→ Data
━━━━━━━━

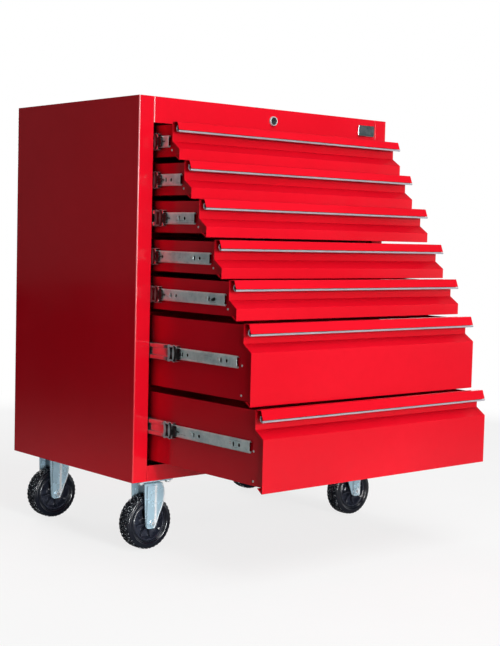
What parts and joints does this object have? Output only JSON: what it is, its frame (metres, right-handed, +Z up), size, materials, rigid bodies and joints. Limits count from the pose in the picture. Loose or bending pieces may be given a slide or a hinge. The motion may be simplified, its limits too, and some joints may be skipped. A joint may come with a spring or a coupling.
{
  "type": "rolling tool box",
  "caption": "Red sheet-steel roller cabinet with a cascade of full-width drawers on ball-bearing slides, a front lock and castor wheels.",
  "frame": {"origin": "centre of the bounding box footprint at floor level, drawers in their rest positions", "axes": "+Z up, drawers open towards -Y, +X to the right seen from the front"},
  "size_m": [0.7622, 0.8866, 0.9977],
  "materials": {
    "red_gloss_paint": "high gloss red powder coat",
    "zinc_plate": "bright zinc plate",
    "galvanised_steel": "galvanised",
    "brushed_aluminium": "satin anodised",
    "chrome_lock": "polished",
    "black_rubber": "black rubber tyre moulded on a black hub"
  },
  "bodies": {
    "cabinet": {"left_side_panel": "red_gloss_paint", "right_side_panel": "red_gloss_paint", "back_panel": "red_gloss_paint", "top_panel": "red_gloss_paint", "base_panel": "red_gloss_paint", "left_slide_frame": "galvanised_steel", "right_slide_frame": "galvanised_steel", "swivel_plate_front": "zinc_plate", "swivel_plate_rear": "zinc_plate", "fixed_bracket_front": "zinc_plate", "fixed_bracket_rear": "zinc_plate"},
    "lock": {"lock_plug": "chrome_lock"},
    "drawer_1": {"drawer_1": "red_gloss_paint", "drawer_trim_1": "brushed_aluminium", "slide_inner_left_1": "zinc_plate", "slide_inner_right_1": "zinc_plate"},
    "middle_left_1": {"slide_middle_left_1": "zinc_plate"},
    "middle_right_1": {"slide_middle_right_1": "zinc_plate"},
    "drawer_2": {"drawer_2": "red_gloss_paint", "drawer_trim_2": "brushed_aluminium", "slide_inner_left_2": "zinc_plate", "slide_inner_right_2": "zinc_plate"},
    "middle_left_2": {"slide_middle_left_2": "zinc_plate"},
    "middle_right_2": {"slide_middle_right_2": "zinc_plate"},
    "drawer_3": {"drawer_3": "red_gloss_paint", "drawer_trim_3": "brushed_aluminium", "slide_inner_left_3": "zinc_plate", "slide_inner_right_3": "zinc_plate"},
    "middle_left_3": {"slide_middle_left_3": "zinc_plate"},
    "middle_right_3": {"slide_middle_right_3": "zinc_plate"},
    "drawer_4": {"drawer_4": "red_gloss_paint", "drawer_trim_4": "brushed_aluminium", "slide_inner_left_4": "zinc_plate", "slide_inner_right_4": "zinc_plate"},
    "middle_left_4": {"slide_middle_left_4": "zinc_plate"},
    "middle_right_4": {"slide_middle_right_4": "zinc_plate"},
    "drawer_5": {"drawer_5": "red_gloss_paint", "drawer_trim_5": "brushed_aluminium", "slide_inner_left_5": "zinc_plate", "slide_inner_right_5": "zinc_plate"},
    "middle_left_5": {"slide_middle_left_5": "zinc_plate"},
    "middle_right_5": {"slide_middle_right_5": "zinc_plate"},
    "drawer_6": {"drawer_6": "red_gloss_paint", "drawer_trim_6": "brushed_aluminium", "slide_inner_left_6": "zinc_plate", "slide_inner_right_6": "zinc_plate"},
    "middle_left_6": {"slide_middle_left_6": "zinc_plate"},
    "middle_right_6": {"slide_middle_right_6": "zinc_plate"},
    "drawer_7": {"drawer_7": "red_gloss_paint", "drawer_trim_7": "brushed_aluminium", "slide_inner_left_7": "zinc_plate", "slide_inner_right_7": "zinc_plate"},
    "middle_left_7": {"slide_middle_left_7": "zinc_plate"},
    "middle_right_7": {"slide_middle_right_7": "zinc_plate"},
    "fork_front": {"swivel_fork_front": "zinc_plate"},
    "wheel_front_left": {"wheel_front_left": "black_rubber"},
    "wheel_front_right": {"wheel_front_right": "black_rubber"},
    "fork_rear": {"swivel_fork_rear": "zinc_plate"},
    "wheel_rear_left": {"wheel_rear_left": "black_rubber"},
    "wheel_rear_right": {"wheel_rear_right": "black_rubber"}
  },
  "joints": [
    {"name": "lock_turn", "type": "hinge", "parent": "cabinet", "child": "lock", "pos_m": [0, -0.06175, 0.97], "axis": [0, 1, 0], "range_deg": [0, 90]},
    {"name": "drawer_1_slide", "type": "slide", "parent": "cabinet", "child": "drawer_1", "axis": [0, -1, 0], "range_m": [-0.09, 0.33]},
    {"name": "middle_left_1_slide", "type": "slide", "parent": "cabinet", "child": "middle_left_1", "axis": [0, -1, 0], "range_m": [-0.0615, 0.22417]},
    {"name": "middle_right_1_slide", "type": "slide", "parent": "cabinet", "child": "middle_right_1", "axis": [0, -1, 0], "range_m": [-0.0615, 0.22417]},
    {"name": "drawer_2_slide", "type": "slide", "parent": "cabinet", "child": "drawer_2", "axis": [0, -1, 0], "range_m": [-0.134, 0.286]},
    {"name": "middle_left_2_slide", "type": "slide", "parent": "cabinet", "child": "middle_left_2", "axis": [0, -1, 0], "range_m": [-0.063, 0.1339]},
    {"name": "middle_right_2_slide", "type": "slide", "parent": "cabinet", "child": "middle_right_2", "axis": [0, -1, 0], "range_m": [-0.063, 0.1339]},
    {"name": "drawer_3_slide", "type": "slide", "parent": "cabinet", "child": "drawer_3", "axis": [0, -1, 0], "range_m": [-0.187, 0.233]},
    {"name": "middle_left_3_slide", "type": "slide", "parent": "cabinet", "child": "middle_left_3", "axis": [0, -1, 0], "range_m": [-0.0855, 0.10641]},
    {"name": "middle_right_3_slide", "type": "slide", "parent": "cabinet", "child": "middle_right_3", "axis": [0, -1, 0], "range_m": [-0.0855, 0.10641]},
    {"name": "drawer_4_slide", "type": "slide", "parent": "cabinet", "child": "drawer_4", "axis": [0, -1, 0], "range_m": [-0.24, 0.18]},
    {"name": "middle_left_4_slide", "type": "slide", "parent": "cabinet", "child": "middle_left_4", "axis": [0, -1, 0], "range_m": [-0.0615, 0.04625]},
    {"name": "middle_right_4_slide", "type": "slide", "parent": "cabinet", "child": "middle_right_4", "axis": [0, -1, 0], "range_m": [-0.0615, 0.04625]},
    {"name": "drawer_5_slide", "type": "slide", "parent": "cabinet", "child": "drawer_5", "axis": [0, -1, 0], "range_m": [-0.29, 0.13]},
    {"name": "middle_left_5_slide", "type": "slide", "parent": "cabinet", "child": "middle_left_5", "axis": [0, -1, 0], "range_m": [-0.0745, 0.03367]},
    {"name": "middle_right_5_slide", "type": "slide", "parent": "cabinet", "child": "middle_right_5", "axis": [0, -1, 0], "range_m": [-0.0745, 0.03367]},
    {"name": "drawer_6_slide", "type": "slide", "parent": "cabinet", "child": "drawer_6", "axis": [0, -1, 0], "range_m": [-0.339, 0.081]},
    {"name": "middle_left_6_slide", "type": "slide", "parent": "cabinet", "child": "middle_left_6", "axis": [0, -1, 0], "range_m": [-0.1425, 0.03443]},
    {"name": "middle_right_6_slide", "type": "slide", "parent": "cabinet", "child": "middle_right_6", "axis": [0, -1, 0], "range_m": [-0.1425, 0.03443]},
    {"name": "drawer_7_slide", "type": "slide", "parent": "cabinet", "child": "drawer_7", "axis": [0, -1, 0], "range_m": [-0.3815, 0.0385]},
    {"name": "middle_left_7_slide", "type": "slide", "parent": "cabinet", "child": "middle_left_7", "axis": [0, -1, 0], "range_m": [-0.1335, 0.01392]},
    {"name": "middle_right_7_slide", "type": "slide", "parent": "cabinet", "child": "middle_right_7", "axis": [0, -1, 0], "range_m": [-0.1335, 0.01392]},
    {"name": "castor_front_swivel", "type": "hinge", "parent": "cabinet", "child": "fork_front", "pos_m": [-0.3123, -0.02745, 0.1417], "axis": [0, 0, 1], "continuous": true},
    {"name": "wheel_front_left_roll", "type": "hinge", "parent": "fork_front", "child": "wheel_front_left", "pos_m": [-0.3203, -0.02745, 0.0608], "axis": [0, 1, 0], "continuous": true},
    {"name": "wheel_front_right_roll", "type": "hinge", "parent": "cabinet", "child": "wheel_front_right", "pos_m": [0.3203, -0.02745, 0.0608], "axis": [0, 1, 0], "continuous": true},
    {"name": "castor_rear_swivel", "type": "hinge", "parent": "cabinet", "child": "fork_rear", "pos_m": [-0.3123, 0.36425, 0.1417], "axis": [0, 0, 1], "continuous": true},
    {"name": "wheel_rear_left_roll", "type": "hinge", "parent": "fork_rear", "child": "wheel_rear_left", "pos_m": [-0.3203, 0.36425, 0.0608], "axis": [0, 1, 0], "continuous": true},
    {"name": "wheel_rear_right_roll", "type": "hinge", "parent": "cabinet", "child": "wheel_rear_right", "pos_m": [0.3203, 0.36425, 0.0608], "axis": [0, 1, 0], "continuous": true}
  ],
  "couplings": [
    {"joint": "middle_left_1_slide", "follows": "drawer_1_slide", "ratio": 0.67778},
    {"joint": "middle_right_1_slide", "follows": "drawer_1_slide", "ratio": 0.67778},
    {"joint": "middle_left_2_slide", "follows": "drawer_2_slide", "ratio": 0.46642},
    {"joint": "middle_right_2_slide", "follows": "drawer_2_slide", "ratio": 0.46642},
    {"joint": "middle_left_3_slide", "follows": "drawer_3_slide", "ratio": 0.45455},
    {"joint": "middle_right_3_slide", "follows": "drawer_3_slide", "ratio": 0.45455},
    {"joint": "middle_left_4_slide", "follows": "drawer_4_slide", "ratio": 0.25417},
    {"joint": "middle_right_4_slide", "follows": "drawer_4_slide", "ratio": 0.25417},
    {"joint": "middle_left_5_slide", "follows": "drawer_5_slide", "ratio": 0.25517},
    {"joint": "middle_right_5_slide", "follows": "drawer_5_slide", "ratio": 0.25517},
    {"joint": "middle_left_6_slide", "follows": "drawer_6_slide", "ratio": 0.41888},
    {"joint": "middle_right_6_slide", "follows": "drawer_6_slide", "ratio": 0.41888},
    {"joint": "middle_left_7_slide", "follows": "drawer_7_slide", "ratio": 0.34862},
    {"joint": "middle_right_7_slide", "follows": "drawer_7_slide", "ratio": 0.34862}
  ]
}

━━━━━━━━

→ Direction
Looking at the data above, show all lines where the word "joints" occurs.

→ Exercise response
What parts and joints does this object have? Output only JSON: what it is, its frame (metres, right-handed, +Z up), size, materials, rigid bodies and joints. Limits count from the pose in the picture. Loose or bending pieces may be given a slide or a hinge. The motion may be simplified, its limits too, and some joints may be skipped. A joint may come with a spring or a coupling.
  "joints": [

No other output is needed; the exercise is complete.